Your words really resonate with me today Cassidy! I think your concern about your students not liking you is something we all teachers share, because we care about our students, we want them to know how much we care, and we value the importance of relationships. There is no doubt that your students in Antigua adore you. You will likely not even realize the impact you have made on their hearts and how much they care about you until your last days on the island, although it sounds like you got a glimpse of that today upon returning to your “home” school.
As for your confidence, I hope it puts you at ease to know that confidence always comes and goes. There have been many times this year where I have asked myself “What on earth am I doing?! How did I become a teacher?! I don’t know what I’m doing!” Even just this afternoon, I had one of these moments with my class.
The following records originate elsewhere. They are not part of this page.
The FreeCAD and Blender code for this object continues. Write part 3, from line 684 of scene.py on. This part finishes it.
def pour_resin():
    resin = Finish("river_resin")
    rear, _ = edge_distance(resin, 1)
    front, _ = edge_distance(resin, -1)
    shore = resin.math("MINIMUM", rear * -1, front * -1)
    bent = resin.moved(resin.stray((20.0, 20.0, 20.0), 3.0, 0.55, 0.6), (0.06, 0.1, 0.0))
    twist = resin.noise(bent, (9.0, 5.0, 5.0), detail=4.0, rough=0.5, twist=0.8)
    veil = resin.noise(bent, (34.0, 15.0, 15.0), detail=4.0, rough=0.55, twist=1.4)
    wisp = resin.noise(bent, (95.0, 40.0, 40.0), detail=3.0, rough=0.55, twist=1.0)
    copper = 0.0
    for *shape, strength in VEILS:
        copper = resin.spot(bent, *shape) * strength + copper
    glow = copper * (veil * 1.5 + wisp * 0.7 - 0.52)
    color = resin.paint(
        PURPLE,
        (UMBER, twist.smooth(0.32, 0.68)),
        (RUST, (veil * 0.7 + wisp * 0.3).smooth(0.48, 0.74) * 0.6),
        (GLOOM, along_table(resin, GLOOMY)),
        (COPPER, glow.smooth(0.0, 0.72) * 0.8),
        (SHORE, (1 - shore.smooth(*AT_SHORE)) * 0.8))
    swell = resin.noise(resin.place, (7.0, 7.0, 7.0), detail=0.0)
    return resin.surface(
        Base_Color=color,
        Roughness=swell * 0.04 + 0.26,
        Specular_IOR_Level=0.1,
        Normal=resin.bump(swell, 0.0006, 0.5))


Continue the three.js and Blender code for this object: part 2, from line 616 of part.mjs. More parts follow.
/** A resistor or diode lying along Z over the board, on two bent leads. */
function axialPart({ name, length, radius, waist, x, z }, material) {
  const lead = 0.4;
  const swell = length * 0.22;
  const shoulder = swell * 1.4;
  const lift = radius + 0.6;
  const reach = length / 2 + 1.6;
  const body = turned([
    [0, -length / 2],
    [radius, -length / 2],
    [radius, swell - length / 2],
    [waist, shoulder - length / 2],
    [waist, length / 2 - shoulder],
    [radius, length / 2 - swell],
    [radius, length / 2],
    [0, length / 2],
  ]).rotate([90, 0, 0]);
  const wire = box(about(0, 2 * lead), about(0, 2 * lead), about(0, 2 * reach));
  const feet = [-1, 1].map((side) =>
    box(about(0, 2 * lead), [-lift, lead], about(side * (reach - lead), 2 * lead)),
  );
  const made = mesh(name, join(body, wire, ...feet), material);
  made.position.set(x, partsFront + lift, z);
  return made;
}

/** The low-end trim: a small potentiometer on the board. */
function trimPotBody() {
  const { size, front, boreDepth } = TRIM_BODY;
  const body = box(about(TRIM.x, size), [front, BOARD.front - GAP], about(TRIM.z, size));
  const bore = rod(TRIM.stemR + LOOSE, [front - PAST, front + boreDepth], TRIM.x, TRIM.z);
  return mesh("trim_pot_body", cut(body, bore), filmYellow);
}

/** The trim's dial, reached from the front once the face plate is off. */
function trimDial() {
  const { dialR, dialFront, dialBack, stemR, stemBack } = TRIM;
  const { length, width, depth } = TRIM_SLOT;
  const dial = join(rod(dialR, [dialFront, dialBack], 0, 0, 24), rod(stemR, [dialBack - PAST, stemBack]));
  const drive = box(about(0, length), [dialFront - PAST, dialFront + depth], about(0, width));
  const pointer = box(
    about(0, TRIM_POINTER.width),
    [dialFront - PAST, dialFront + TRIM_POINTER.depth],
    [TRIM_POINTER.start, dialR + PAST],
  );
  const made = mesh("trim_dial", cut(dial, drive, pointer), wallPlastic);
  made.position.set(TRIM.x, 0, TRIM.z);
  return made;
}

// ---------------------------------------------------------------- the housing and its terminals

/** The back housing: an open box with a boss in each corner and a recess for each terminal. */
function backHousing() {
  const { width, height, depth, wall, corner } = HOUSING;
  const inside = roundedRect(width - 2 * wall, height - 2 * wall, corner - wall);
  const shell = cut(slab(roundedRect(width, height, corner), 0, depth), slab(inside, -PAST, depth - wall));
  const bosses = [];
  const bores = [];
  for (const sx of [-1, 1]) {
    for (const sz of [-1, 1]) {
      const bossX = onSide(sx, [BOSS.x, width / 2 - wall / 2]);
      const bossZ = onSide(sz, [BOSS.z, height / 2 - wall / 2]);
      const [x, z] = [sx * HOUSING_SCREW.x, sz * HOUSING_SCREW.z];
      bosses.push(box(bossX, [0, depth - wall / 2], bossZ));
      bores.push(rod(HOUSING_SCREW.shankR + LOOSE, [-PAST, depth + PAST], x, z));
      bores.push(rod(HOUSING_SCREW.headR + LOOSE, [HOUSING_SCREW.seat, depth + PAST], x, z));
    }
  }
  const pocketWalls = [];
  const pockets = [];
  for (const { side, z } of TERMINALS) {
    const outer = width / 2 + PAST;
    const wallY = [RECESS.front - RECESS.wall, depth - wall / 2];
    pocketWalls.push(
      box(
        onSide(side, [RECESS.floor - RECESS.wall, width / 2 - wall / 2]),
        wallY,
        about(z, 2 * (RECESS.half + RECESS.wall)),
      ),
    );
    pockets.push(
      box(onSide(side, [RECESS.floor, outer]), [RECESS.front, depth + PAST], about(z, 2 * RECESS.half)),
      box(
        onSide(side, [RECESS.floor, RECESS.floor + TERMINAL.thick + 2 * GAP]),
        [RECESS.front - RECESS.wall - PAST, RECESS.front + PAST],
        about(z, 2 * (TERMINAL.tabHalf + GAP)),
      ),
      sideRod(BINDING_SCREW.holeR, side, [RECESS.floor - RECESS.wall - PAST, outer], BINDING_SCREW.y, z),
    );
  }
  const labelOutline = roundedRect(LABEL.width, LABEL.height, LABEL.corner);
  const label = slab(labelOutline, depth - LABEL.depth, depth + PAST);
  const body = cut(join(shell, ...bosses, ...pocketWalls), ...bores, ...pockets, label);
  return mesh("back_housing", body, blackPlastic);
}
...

I’m starting to try to appreciate the times when I don’t feel confident because it means that I’m being challenged and have an opportunity to learn and try again. In the meantime, just keep soaking up your time with your students, have fun, and know that you’re impact is far greater than you even realize!

8 05 2018
Amber

Cassidy, that is all part of the wonderful learning process, and you are taking away the valuable lessons of building confidence, practicing patience, and adapting as necessary…..you are doing great!! It looks and sounds like you are all having fun, creating some wonderful memories, building those skills and experiencing life lessons 🙂 Can’t wait to see more from the trip…..

9 05 2018
Jenepher Sheppard

Sounds like you’re having a great time, Cassidy, even if, at times, it is a little nerve wracking!. Preparation is important to be sure, but believing in what you are doing is equally important and that you obviously do. You go girl.
Jenepher

9 05 2018
Leslie Courchesne (@LeslieCsays)

I have tears in my eyes, Cassidy!! You are amazing!